Richard Overton, the oldest man in the United States and the oldest military veteran, died on Thursday at 112 years old.

Richard Overton was in his mid-30s when he began serving in World War II. It was perhaps the most important thing he did with his life, but it was far from the last.

Overton, who died Thursday in Austin after battling pneumonia, according to The Associated Press, was 112. He was believed to be America’s oldest man, as well as its oldest living World War II veteran.

He’d also spent decades in the furniture business, lived in his East Austin home for more than 70 years and had become something of a celebrity as he passed 108, 109 and later 112. The older he got, the more his charm – and his fondness for cigars and whiskey, his front porch and church – wowed the folks around him.

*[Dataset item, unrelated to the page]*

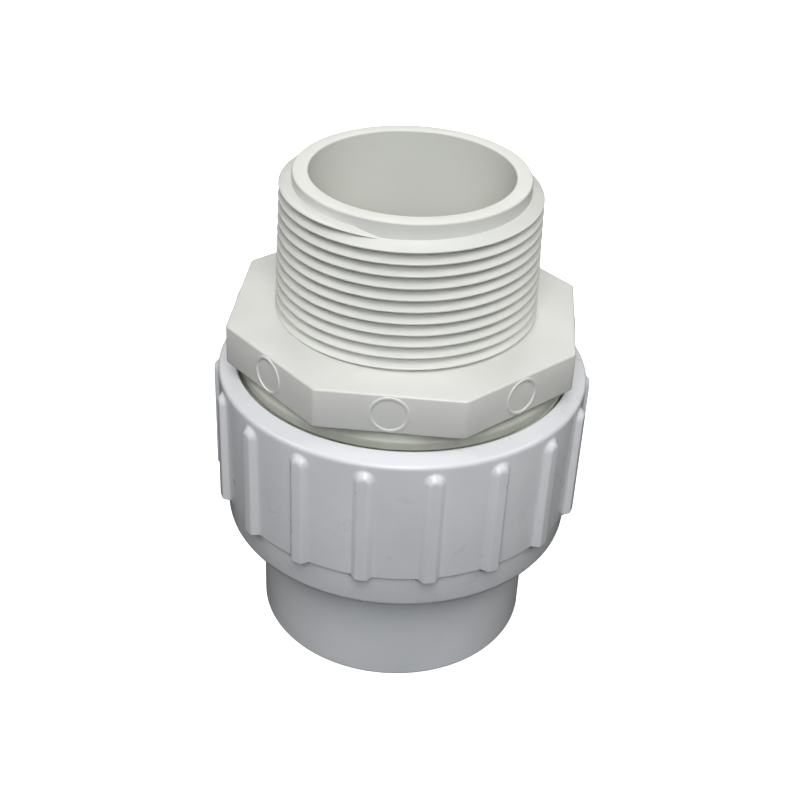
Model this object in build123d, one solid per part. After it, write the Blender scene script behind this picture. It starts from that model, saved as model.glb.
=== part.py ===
from build123d import *
import os
from math import atan, cos, degrees, radians, tan

# Pipe union, 1-1/2 inch male pipe thread by 1-1/2 inch solvent socket, in PVC.
# Millimetres. +Z runs up the pipe axis, and z = 0 is the foot of the socket half,
# which is the face that the union stands on. The nut is tight and the halves meet.

# ---- socket half ----
HUB_RADIUS = 27.0
HUB_FOOT_ROUND = 0.8
SOCKET_RADIUS = 24.165  # 1.903 inch across, the mean of the mouth and the stop
SOCKET_DEPTH = 27.8
SOCKET_LEAD_IN = 0.4
WATERWAY_RADIUS = 20.45
FLANGE_RADIUS = 29.7
FLANGE_UNDERSIDE = 29.6
FLANGE_EDGE_ROUND = 0.5
JOINT_FACE = 36.2  # height at which the two halves meet

# ---- union nut ----
NUT_FOOT = 24.0
NUT_LEDGE = 31.9
NUT_SHOULDER = 57.2  # outer edge of the sloping rim
NUT_MOUTH = 58.5  # inner edge of the sloping rim
NUT_MOUTH_RADIUS = 32.2
NUT_SHOULDER_RADIUS = 35.4
NUT_BAND_FOOT_RADIUS = 35.1
NUT_COLLAR_RADIUS = 34.6
NUT_FOOT_RADIUS = 34.0
NUT_FOOT_ROUND = 1.6
NUT_BORE_CLEARANCE = 0.35
MOUTH_CHAMFER_DEPTH = 1.4
NUT_SHOULDER_ROUND = 0.6

# ---- grip ribs on the nut ----
RIB_COUNT = 18
RIB_RADIUS = 36.45
RIB_BASE_WIDTH = 4.2
RIB_CREST_WIDTH = 2.8
RIB_CREST_ROUND = 0.6
RIB_TOP = 55.8
RIB_TOP_RUN = 1.8  # height over which a rib dies into the band
FIRST_RIB_ANGLE = -159.2

# ---- union thread, right hand, between the nut and the threaded half ----
UNION_PITCH = 25.4 / 6
UNION_CREST_RADIUS = 31.3  # male thread
UNION_ROOT_RADIUS = 29.85
UNION_CREST_WIDTH = 1.3
UNION_ROOT_WIDTH = 2.6
UNION_CLEARANCE = 0.3  # on radius and along the axis
UNION_THREAD_FOOT = 40.0  # middle of the male thread where it starts
UNION_MALE_TURNS = 4
UNION_NUT_TURNS = 3

# ---- threaded half ----
TOP = 96.6
NOSE_RADIUS = 21.43
NOSE_EDGE_ROUND = 0.35
BORE_RADIUS = 18.5
BORE_STEP_TOP = 61.0
BORE_STEP_FOOT = 53.0
COLLAR_TOP = 69.5
COLLAR_FOOT = 61.7
COLLAR_ACROSS_FLATS = 63.5
COLLAR_CORNER_ROUND = 1.2
COLLAR_EDGE_ROUND = 0.4
COLLAR_FLAT_ANGLE = -93.4  # direction in which one flat looks
NECK_RADIUS = 30.2
NECK_FOOT = 60.5
SHOULDER_FOOT = 59.6
LEAD_CHAMFER = 0.8

# ---- raised rings on the flats of the collar ----
RING_RADIUS = 3.3
RING_LINE = 0.6
RING_HEIGHT = 0.22

# ---- 1-1/2 inch tapered pipe thread, 11-1/2 to the inch ----
PIPE_PITCH = 25.4 / 11.5
PIPE_CREST_RADIUS = 23.69  # at the top of the union
PIPE_TAPER = 1 / 32  # growth of the radius per millimetre downwards
PIPE_THREAD_HEIGHT = 0.8 * PIPE_PITCH
PIPE_CREST_WIDTH = 0.25
PIPE_ROOT_WIDTH = 2.05
PIPE_THREAD_TOP = 94.6
PIPE_THREAD_TURNS = 12
PIPE_END_ANGLE = -96  # direction in which the thread runs out at the top
PIPE_RUN_OUT = 0.15  # share of a turn over which it runs out

# ---- O-ring, 47.2 mm inside by 3.53 mm thick, squeezed into its groove ----
GROOVE_INNER_RADIUS = 23.3
GROOVE_OUTER_RADIUS = 27.8
GROOVE_DEPTH = 2.75
SEAL_INNER_RADIUS = 23.48
SEAL_WIDTH = 4.15

SUNK = 0.15  # how far the foot of a thread runs into its core


def turned(*points):
    """Solid of revolution about Z from (radius, height) points."""
    return revolve(Plane.XZ * make_face(Polyline(*points, close=True)), Axis.Z)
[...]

“With his quick wit and kind spirit he touched the lives of so many, and I am deeply honored to have known him,” Texas Gov. Greg Abbott said in a statement Thursday. “Richard Overton made us proud to be Texans and proud to be Americans.”

He “lived his life with honor and dignity,” President Barack Obama said in 2013.

“Everything we do with Mr. Overton turns magical,” a friend, Allen Bergeron, said during a 2018 tour of the National Museum of African American History and Culture in Washington.

Overton, of course, had made history himself. The grandson of a Tennessee slave who moved to Texas upon emancipation, Overton was born May 11, 1906, in Bastrop County, Texas. He volunteered for the Army in his 30s and served in the Pacific Theater from 1942 to 1945 as part of the all-black 1887th Engineer Aviation Battalion. He had been at Pearl Harbor after the Japanese attacked, as well as Okinawa and Iwo Jima.

The Post’s Elahe Izadi profiled Overton in 2014:

“Overton used to start his days with some whiskey in his coffee, and he still adds a teaspoon from time to time. ‘It’s just like medicine,’ he said. Overton smokes cigars daily, too. ‘I’m smoking one now,’ he said from Austin.

“Indeed, Overton hasn’t slowed down much and remains sharp. He still drives his old Ford pickup truck, attends church every Sunday and has been known to help to transport widows to church, according to the Austin American Statesman. And he still does yard work.

“Reminder: He is 108 years old.”

At 112, he was still sharp mentally, but had been hospitalized seven times in 14 months for pneumonia, cousin Volma Overton Jr. told the Austin American-Statesman.

Overton had no children. He’d married twice; he and his first wife divorced in the 1920s, and his second wife died in the 1980s. Overton Jr., who had been overseeing his care, said his cousin outlived almost everyone in his family.

The Statesman said Overton’s funeral would be held Jan. 12.